Of course, not everything here is Pink and Shiny, there are quite a few downsides as well, like slow and methodical release cycles (possibly related to my db department in particular), some internal politics, not that many unsolved problems (it’s mostly optimizing the last 5%).
Which brings us back to the most important questions:
Was it worth it? – absolutely yes*.
Do I have any regrets? – absolutely not.
Did it help me shake my boredom? – yes, but only to a certain extent*.
Did I shake hands with celebrities or star in an HBO show? – sadly, but that would be a no to both questions.
* and what next?
It’s kind of weird to write What Next section while still being employed, but it is what it is. Sure, the jobs switch helped to alleviate my mid-life crisis pain, but it did not eliminate it completely. In the process, I realized that you can’t simply run away from yourself. You might silence the internal voice temporarily but it always comes back.
The only right way to deal with the situation is to take time and dig deep to uncover what is it that really bothers you. And so I did.
Over the last few years of self-search and self-discovery, it became clear that my strengths lie in the crossing between tech and entrepreneurial worlds where regular work is more of a distraction / deviation from my path.
Don’t get me wrong, I’ll gladly pocket all of the experience and knowledge that I gathered at this stage of my life as I’m sure it will come handy as I continue my pursuit of happiness.

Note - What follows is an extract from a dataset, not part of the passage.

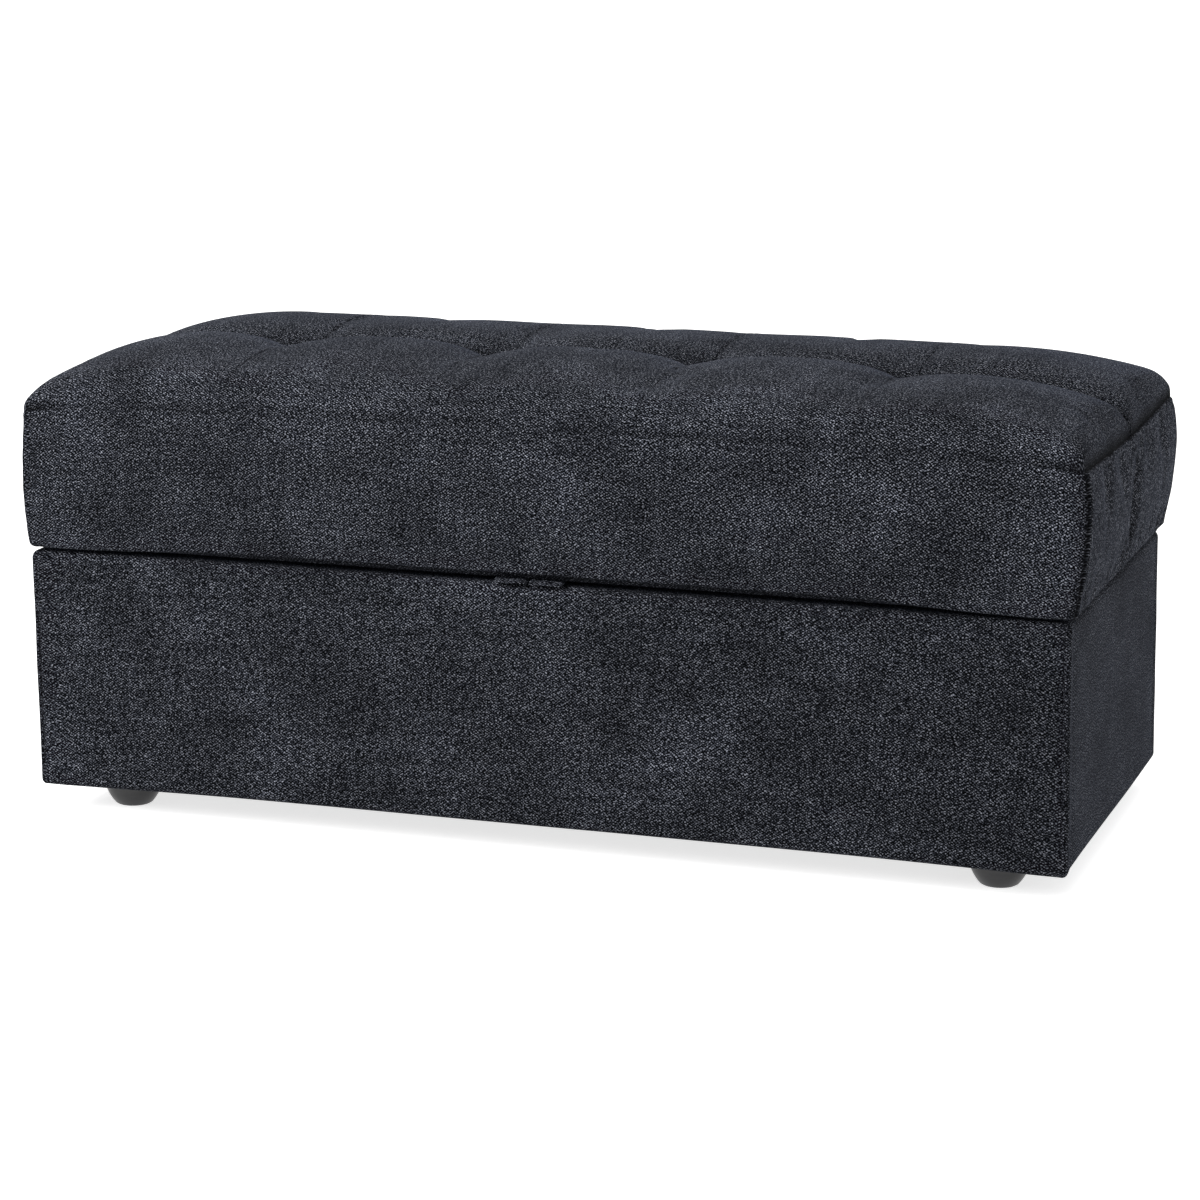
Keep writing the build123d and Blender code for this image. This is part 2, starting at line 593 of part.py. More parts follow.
# The stop pin meets the upper arm's edge when the lid stands upright.
UPPER_ANGLE = atan2(STAY_LID_PIVOT[1] - ELBOW[1], STAY_LID_PIVOT[0] - ELBOW[0])
STOP_AHEAD = ARM_WIDTH / 2 + STOP_PIN_RADIUS + 0.3
STOP_ALONG = 9.0
stop_angle = UPPER_ANGLE + radians(90) + atan2(STOP_AHEAD, STOP_ALONG)
stop_reach = hypot(STOP_AHEAD, STOP_ALONG)
STOP_PIN = (ELBOW[0] + stop_reach * cos(stop_angle), ELBOW[1] + stop_reach * sin(stop_angle))
RUNNING_BORE = STAY_RIVET_RADIUS + RUNNING_GAP

for name, side in SIDES.items():
    upper_arm = link_plate(
        side, UPPER_ARM_X, ELBOW, STAY_LID_PIVOT,
        (STAY_RIVET_RADIUS + ELBOW_CLEARANCE, RUNNING_BORE),
    )
    save(upper_arm, f"stay_{name}_upper_arm")

    with BuildPart() as lower_arm:
        add(link_plate(
            side, LOWER_ARM_X, ELBOW, STAY_BASE_PIVOT, (RUNNING_BORE, RUNNING_BORE)
        ))
        plane, outwards = across(side, LOWER_ARM_X, ARM_THICKNESS)
        with BuildSketch(plane):
            with Locations(STOP_PIN):
                Circle(STOP_PIN_RADIUS + 2)
            with Locations(ELBOW):
                Circle(STOP_PIN_RADIUS + 3)
            make_hull()
            with Locations(ELBOW):
                Circle(RUNNING_BORE, mode=Mode.SUBTRACT)
        extrude(amount=outwards)
        plane, outwards = across(side, UPPER_ARM_X, LOWER_ARM_X - UPPER_ARM_X)
        with BuildSketch(plane):
            with Locations(STOP_PIN):
                Circle(STOP_PIN_RADIUS)
        extrude(amount=outwards)
    save(lower_arm.part, f"stay_{name}_lower_arm")

    with BuildPart() as elbow_rivet:
        for radius, start, end in (
            (STAY_RIVET_RADIUS, UPPER_ARM_X - 0.3, LOWER_ARM_X + ARM_THICKNESS + 0.2),
            (RIVET_HEAD_RADIUS, UPPER_ARM_X - 1.5, UPPER_ARM_X - 0.3),
            (RIVET_HEAD_RADIUS, LOWER_ARM_X + ARM_THICKNESS + 0.2, LOWER_ARM_X + ARM_THICKNESS + 1.4),
        ):
            plane, outwards = across(side, start, end - start)
            with BuildSketch(plane):
                with Locations(ELBOW):
                    Circle(radius)
            extrude(amount=outwards)
    save(elbow_rivet.part, f"stay_{name}_elbow_rivet")

    with BuildPart() as base_bracket:
        plane, outwards = across(side, STAY_WALL_X - ARM_THICKNESS, ARM_THICKNESS)
        with BuildSketch(plane):
            with Locations(STAY_BASE_PIVOT):
                RectangleRounded(BRACKET_LENGTH, 18, 5)
        extrude(amount=outwards)
        for radius, start, end in (
            (STAY_RIVET_RADIUS, LOWER_ARM_X - 0.2, STAY_WALL_X - ARM_THICKNESS),
            (RIVET_HEAD_RADIUS, LOWER_ARM_X - 1.7, LOWER_ARM_X - 0.2),
        ):
            plane, outwards = across(side, start, end - start)
            with BuildSketch(plane):
                with Locations(STAY_BASE_PIVOT):
                    Circle(radius)
            extrude(amount=outwards)
        add(base_hardware_bores, mode=Mode.SUBTRACT)
    save(base_bracket.part, f"stay_{name}_base_bracket")

    with BuildPart() as lid_bracket:
        pivot_y, pivot_z = STAY_LID_PIVOT
        y_limits = (pivot_y - BRACKET_LENGTH / 2, pivot_y + BRACKET_LENGTH / 2)
        x_limits = sorted((side * (EAR_X - 24), side * (EAR_X + ARM_THICKNESS)))
        add(slab(x_limits, y_limits, (LID_BOTTOM - ARM_THICKNESS, LID_BOTTOM)))
        plane, outwards = across(side, EAR_X, ARM_THICKNESS)
        with BuildSketch(plane):
            with Locations(STAY_LID_PIVOT):
                Circle(8)
            with Locations((pivot_y, (pivot_z + LID_BOTTOM) / 2)):
                Rectangle(16, LID_BOTTOM - pivot_z)
        extrude(amount=outwards)
        for radius, start, end in (
            (STAY_RIVET_RADIUS, EAR_X + ARM_THICKNESS, UPPER_ARM_X + ARM_THICKNESS + 0.2),
            (RIVET_HEAD_RADIUS, UPPER_ARM_X + ARM_THICKNESS + 0.2, LOWER_ARM_X + 1.2),
        ):
            plane, outwards = across(side, start, end - start)
            with BuildSketch(plane):
                with Locations(STAY_LID_PIVOT):
                    Circle(radius)
            extrude(amount=outwards)
        add(lid_hardware_bores, mode=Mode.SUBTRACT)
    save(lid_bracket.part, f"stay_{name}_lid_bracket")
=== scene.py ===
"""The looks of the upholstered storage bench: padded lid, fabric box, lining, hardware and feet."""

import json
import math

import bpy
import numpy as np
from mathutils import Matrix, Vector, noise


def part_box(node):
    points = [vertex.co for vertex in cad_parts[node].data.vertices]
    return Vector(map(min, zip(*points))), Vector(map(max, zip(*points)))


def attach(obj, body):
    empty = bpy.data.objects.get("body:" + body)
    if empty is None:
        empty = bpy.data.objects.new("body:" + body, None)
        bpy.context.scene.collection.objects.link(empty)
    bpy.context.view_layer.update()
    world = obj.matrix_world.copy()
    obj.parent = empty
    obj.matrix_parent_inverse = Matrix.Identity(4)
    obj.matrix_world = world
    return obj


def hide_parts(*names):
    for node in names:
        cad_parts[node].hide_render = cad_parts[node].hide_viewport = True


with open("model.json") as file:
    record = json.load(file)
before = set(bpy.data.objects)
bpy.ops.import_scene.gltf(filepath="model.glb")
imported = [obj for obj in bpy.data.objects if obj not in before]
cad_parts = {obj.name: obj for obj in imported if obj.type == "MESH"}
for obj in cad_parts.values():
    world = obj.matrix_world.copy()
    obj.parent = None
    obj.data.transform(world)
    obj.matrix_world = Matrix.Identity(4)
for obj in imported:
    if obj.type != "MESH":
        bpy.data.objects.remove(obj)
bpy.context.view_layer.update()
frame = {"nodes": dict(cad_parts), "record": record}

MM = 0.001


# ---- helpers ---------------------------------------------------------------------------------------
def steps_between(stops, coarse, fine, reach):
    """Places from the first stop to the last, each stop included, closer together near the stops."""
    places = [stops[0]]
    for start, end in zip(stops[:-1], stops[1:]):
        half, offsets = (end - start) / 2, [0.0]
        while offsets[-1] < half:
            offsets.append(offsets[-1] + fine + (coarse - fine) * min(1.0, offsets[-1] / reach))
        offsets = np.array(offsets) * half / offsets[-1]
        places += list(start + offsets[1:])
        places += list(end - offsets[-2::-1])
    return np.array(places)


def noise_at(points, size, seed):
    """Smooth noise of about -1 to 1 at each point, with bumps of the given size in metres."""
    shift = Vector((13.7 * seed, 5.1 * seed, 9.3 * seed))
    scaled = np.asarray(points).reshape(-1, 3) / size
    values = [noise.noise(Vector(p) + shift) for p in scaled]
    return np.array(values).reshape(np.asarray(points).shape[:-1])


def smooth(t):
    """0 to 1 with a soft start and end."""
    t = np.clip(t, 0.0, 1.0)
    return t * t * (3 - 2 * t)


def soft_distance(d, roundness):
    """A distance whose pointed lowest place is rounded off."""
    return np.sqrt(d * d + roundness * roundness) - roundness


def new_piece(name, verts, faces, material, weave=None, seam_and_painted_shade=None):
    """A mesh object, with what its fabric needs to know where that is given.

    weave holds three numbers for every face corner, the cloth's own coordinates. The last argument holds
    one number for every point, 1 where the colour is darkened towards black: along seam lines, partly their
    thread and parted pile and partly painted shade, and in hollows, valleys and gaps, where it is painted
    shade.
    """
    mesh = bpy.data.meshes.new(name)
    mesh.from_pydata([tuple(v) for v in verts], [], [tuple(int(i) for i in f) for f in faces])
    if weave is not None:
        attribute = mesh.attributes.new("weave", "FLOAT_VECTOR", "CORNER")
        attribute.data.foreach_set("vector", np.asarray(weave, np.float32).ravel())
    if seam_and_painted_shade is not None:
        attribute = mesh.attributes.new("seam_and_painted_shade", "FLOAT", "POINT")
        attribute.data.foreach_set("value", np.clip(seam_and_painted_shade, 0, 1).astype(np.float32).ravel())
    mesh.polygons.foreach_set("use_smooth", [True] * len(mesh.polygons))
    mesh.materials.append(material)
    mesh.update()
    piece = bpy.data.objects.new(name, mesh)
    bpy.context.scene.collection.objects.link(piece)
    return piece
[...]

It is true that everyone is different but here is the universal law – in order to figure out what you want or don’t want you to need to try different things.
Yes, it means you could fail.
Yes, it means your comfort zone may need to be stretched a bit.
Yes, you may go down to trenches in order to rebuild the foundation.
But I promise you one thing – it will be a hell of a ride and you will come out stronger in the end! That all that matters really.
If you feel like you stopped growing (and you know exactly when that happens), it’s time for you to try something new, don’t wait years like I did.
It won’t go away on its own.
Get clear on a new target, take massive action and repeat until you hit it.